## Problem description:
Write out exactly the lines that run from the line containing "Write part 3" through the line containing "in each other."; both end lines belong to the answer.

Scripts that build objects:
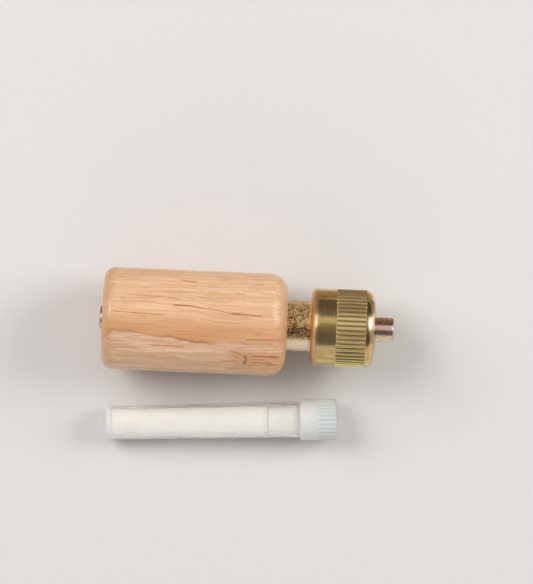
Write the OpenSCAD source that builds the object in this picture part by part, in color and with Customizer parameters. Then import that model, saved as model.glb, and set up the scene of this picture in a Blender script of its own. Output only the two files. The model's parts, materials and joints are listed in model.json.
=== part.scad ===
// Twist bird call with its rosin vial, in millimetres.
// A wooden barrel is drilled for a rough brass plug, and a steel pin runs right through both.
// Twisting the knurled knob rubs the plug in the dry wood, which chirps. The vial beside the
// call holds the powdered rosin that keeps the rub dry.
// The turning axis is X. The origin is on it, halfway along the barrel, and the knob is
// towards +X. The call and its vial lie on a table below them, and +Z is up.

/* [Barrel] */
// Diameter of the turned wooden barrel
barrel_d = 17.8; // [16:0.1:26]
// Length of the barrel
barrel_len = 32; // [30:0.5:50]
// Rounding of the edge at the far end
far_round = 1.9; // [0.5:0.1:3]
// Rounding of the edge at the mouth, where the neck comes out
mouth_round = 3.4; // [0.5:0.1:3.6]
// Length of wood past the inner end of the plug, which guides the pin
far_wall = 5.5; // [4:0.5:15]
// Width of the bevel round the mouth of the bore
mouth_bevel = 0.3; // [0.1:0.1:0.6]

/* [Friction plug] */
// Diameter of the plug and of its neck, which shows between the barrel and the knob
plug_d = 8.8; // [7.6:0.1:9.4]
// Bevel at the inner end of the plug
plug_bevel = 0.5; // [0.1:0.1:0.8]
// Length of the neck that shows
neck_gap = 4.1; // [2:0.1:8]
// Height of the cone where the neck widens to bear on the knob
neck_flare = 0.4; // [0.2:0.1:0.8]
// Diameter of the spigot that is pressed into the knob
spigot_d = 6.4; // [5.6:0.1:7]
// Length of the spigot
spigot_len = 6; // [3:0.1:8]

/* [Thumb knob] */
// Diameter over the tops of the knurl
knob_d = 13.5; // [12:0.1:15.5]
// Rounding of the rim that faces the barrel
rim_round = 1.3; // [0.4:0.1:1.6]
// Width of the smooth band next to that rim
smooth_band = 3.1; // [1:0.1:6]
// Width of the knurled band
knurl_band = 5.2; // [3:0.1:9]
// Width of the smooth land between the knurl and the rounding of the outer end
end_land = 0.1; // [0.1:0.1:1]
// Rounding of the outer end
end_round = 1.3; // [0.6:0.1:2.2]
// Diameter of the flat in the middle of the outer end
end_flat = 5.8; // [5:0.1:7.4]
// Slope of the outer end from that flat to the rounding, in degrees
end_slope = 9; // [2:1:15]
// Number of grooves in the knurl
knurl_grooves = 50; // [36:1:60]
// Depth of a groove
knurl_depth = 0.28; // [0.15:0.01:0.32]
// Height that rolling the knurl raised its tops above the smooth band
knurl_rise = 0.03; // [0.01:0.01:0.1]

/* [Axle pin] */
// Diameter of the pin that runs right through the call
pin_d = 4.2; // [3.4:0.1:4.8]
// Length that stands out of the knob
pin_tail = 3.1; // [1.5:0.1:6]
// Length that stands out of the far end of the barrel
pin_tip = 0.6; // [0.2:0.05:1]
// Rounding at both ends of the pin
pin_round = 0.4; // [0.1:0.05:0.6]

/* [Rosin vial] */
// Diameter of the tube at its closed end
tube_d = 5.9; // [5.6:0.1:6.4]
// Extra diameter that the moulding draft adds at the mouth
tube_draft = 0.5; // [0:0.05:0.6]
// Length of the tube
tube_len = 34; // [28:0.5:50]
// Thickness of the tube wall
tube_wall = 0.55; // [0.4:0.05:0.8]
// Thickness of the closed end
tube_floor = 0.4; // [0.3:0.1:2]
// Rounding of the edge at the closed end
tube_round = 0.6; // [0.3:0.1:1]
// Diameter of the smooth part of the cap
cap_d = 7.2; // [7.1:0.1:11]
// Length of the cap that shows
cap_len = 6.4; // [4:0.1:10]
// Rounding of the edges of the cap
cap_round = 0.35; // [0.1:0.05:0.5]
// Length of the stem that stops the tube
stem_len = 5.6; // [3:0.1:8]
// Diameter of the hollow in the cap and its stem
hollow_d = 2.8; // [1.5:0.1:3.2]
// Thickness of the closed end of the stem
stem_floor = 0.8; // [0.5:0.1:1.5]
// Length of the ribbed grip at the outer end of the cap
rib_len = 3.2; // [1:0.1:3.5]
// Number of grooves between the ribs
rib_grooves = 27; // [16:1:30]
// Depth of a groove between ribs
rib_depth = 0.18; // [0.1:0.01:0.25]
// Height that the tops of the ribs lie below the smooth part of the cap
rib_drop = 0.03; // [0.01:0.01:0.1]
// Empty length between the rosin and the stem
rosin_gap = 0.1; // [0.1:0.1:6]

/* [Lay-out on the table] */
// How far the closed end of the vial lies past the far end of the barrel, towards the knob
vial_shift = 1.1; // [-5:0.1:10]
// Distance from the turning axis to the axis of the vial at its closed end
vial_apart = 18.5; // [18:0.1:30]
// Turn of the vial from the direction of the barrel
vial_turn = 3.5; // [0:0.1:5]

/* [Fits] */
// Clearance all round a piece that turns or slides in another
running_fit = 0.05; // [0.02:0.01:0.09]
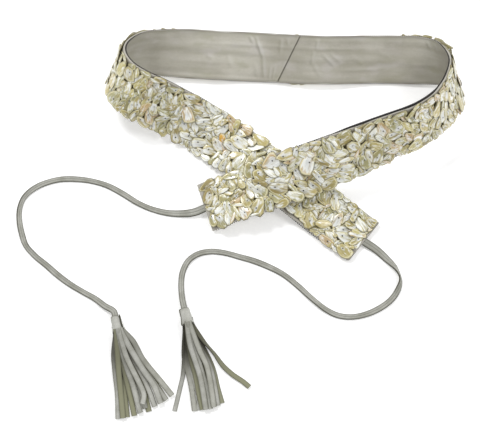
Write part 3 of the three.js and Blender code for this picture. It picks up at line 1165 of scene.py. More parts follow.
@dataclass
class Paving:
    """Chips laid side by side on the unrolled band, as arrays with an entry for each chip."""

    middle: Array
    spin: Array
    long: Array
    wide: Array
    low: float
    high: float
    half: float
    overlap: float = 2.0
    near: float = 23.0
    # How much of an overlap a round undoes, how hard the edges push, and how far the chips follow
    apart: float = 0.28
    inward: float = 0.8
    slide: float = 0.45
    swing: float = 2.4
    most_swing: float = 0.25

    def discs(self) -> tuple[Array, Array]:
        """The three discs that stand for each chip.

        Returns:
            Their middles and their radii.
        """
        ahead = np.stack([np.cos(self.spin), np.sin(self.spin)], axis=1)
        reach = (self.long - self.wide) / 2
        steps = np.array([-1.0, 0.0, 1.0])[None, :, None] * reach[:, None, None]
        spots = self.middle[:, None] + steps * ahead[:, None]
        radius = self.wide[:, None] / 2 * np.array([0.92, 1.0, 0.92])
        return spots, radius

    def pairs(self) -> tuple[Array, Array]:
        """Numbers of the chips that lie near each other, two by two."""
        between = np.abs(self.middle[:, None, 0] - self.middle[None, :, 0])
        return np.nonzero(np.triu(between < self.near, k=1))

    def overlaps(self, first: Array, second: Array) -> tuple[Array, Array]:
        """How deep the discs of chips lie in each other.

        Args:
            first: numbers of chips.
            second: the numbers of their neighbours.

        Returns:
            The depths, and the directions from the second chips' discs to the first ones'.
        """
        spots, radius = self.discs()
        between = spots[first][:, :, None] - spots[second][:, None]
        far = np.linalg.norm(between, axis=-1) + 1e-9
        deep = radius[first][:, :, None] + radius[second][:, None] - far
        return deep, between / far[..., None]

    def relax(self, rounds: int) -> None:
        """Pushes the chips apart, and back inside the reach that the edges allow.

        Args:
            rounds: how often that is done.
        """
        for step in range(rounds):
            if step % 6 == 0:
                first, second = self.pairs()
            deep, ways = self.overlaps(first, second)
            push = np.maximum(deep - self.overlap, 0)[..., None] * ways * self.apart
            spots, radius = self.discs()
            force = np.zeros_like(spots)
            np.add.at(force, first, push.sum(2))
            np.add.at(force, second, -push.sum(1))
            at, over = spots[..., 0], spots[..., 1]
            top, foot = (self.half + reach for reach in edge_reach(at))
            force[..., 1] -= np.maximum(over + radius - top, 0) * self.inward
            force[..., 1] += np.maximum(radius - foot - over, 0) * self.inward
            force[..., 0] -= np.maximum(at + radius - self.high, 0) * self.inward
            force[..., 0] += np.maximum(self.low - at + radius, 0) * self.inward
            arm = spots - self.middle[:, None]
            torque = (arm[..., 0] * force[..., 1] - arm[..., 1] * force[..., 0]).sum(1)
            turn = np.clip(torque / self.long**2 * self.swing, -self.most_swing, self.most_swing)
            self.middle = self.middle + force.sum(1) * self.slide
            self.spin = self.spin + turn

    def layers(self, count: int) -> Array:
        """Shares the chips out, so that those that overlap lie in different layers.

        Args:
            count: how many layers there are.

        Returns:
            The layer of each chip.
        """
        first, second = self.pairs()
        deep = np.maximum(self.overlaps(first, second)[0], 0).sum((1, 2))
        cover = np.zeros((len(self.long), len(self.long)))
        cover[first, second] = deep
        cover[second, first] = deep
        layer = np.full(len(self.long), -1)
        for i in range(len(self.long)):
            crowd = [cover[i, layer == k].sum() + 0.05 * ((i + k) % count) for k in range(count)]
            layer[i] = int(np.argmin(crowd))
        return layer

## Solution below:
Write part 3 of the three.js and Blender code for this picture. It picks up at line 1165 of scene.py. More parts follow.
@dataclass
class Paving:
    """Chips laid side by side on the unrolled band, as arrays with an entry for each chip."""

    middle: Array
    spin: Array
    long: Array
    wide: Array
    low: float
    high: float
    half: float
    overlap: float = 2.0
    near: float = 23.0
    # How much of an overlap a round undoes, how hard the edges push, and how far the chips follow
    apart: float = 0.28
    inward: float = 0.8
    slide: float = 0.45
    swing: float = 2.4
    most_swing: float = 0.25

    def discs(self) -> tuple[Array, Array]:
        """The three discs that stand for each chip.

        Returns:
            Their middles and their radii.
        """
        ahead = np.stack([np.cos(self.spin), np.sin(self.spin)], axis=1)
        reach = (self.long - self.wide) / 2
        steps = np.array([-1.0, 0.0, 1.0])[None, :, None] * reach[:, None, None]
        spots = self.middle[:, None] + steps * ahead[:, None]
        radius = self.wide[:, None] / 2 * np.array([0.92, 1.0, 0.92])
        return spots, radius

    def pairs(self) -> tuple[Array, Array]:
        """Numbers of the chips that lie near each other, two by two."""
        between = np.abs(self.middle[:, None, 0] - self.middle[None, :, 0])
        return np.nonzero(np.triu(between < self.near, k=1))

    def overlaps(self, first: Array, second: Array) -> tuple[Array, Array]:
        """How deep the discs of chips lie in each other.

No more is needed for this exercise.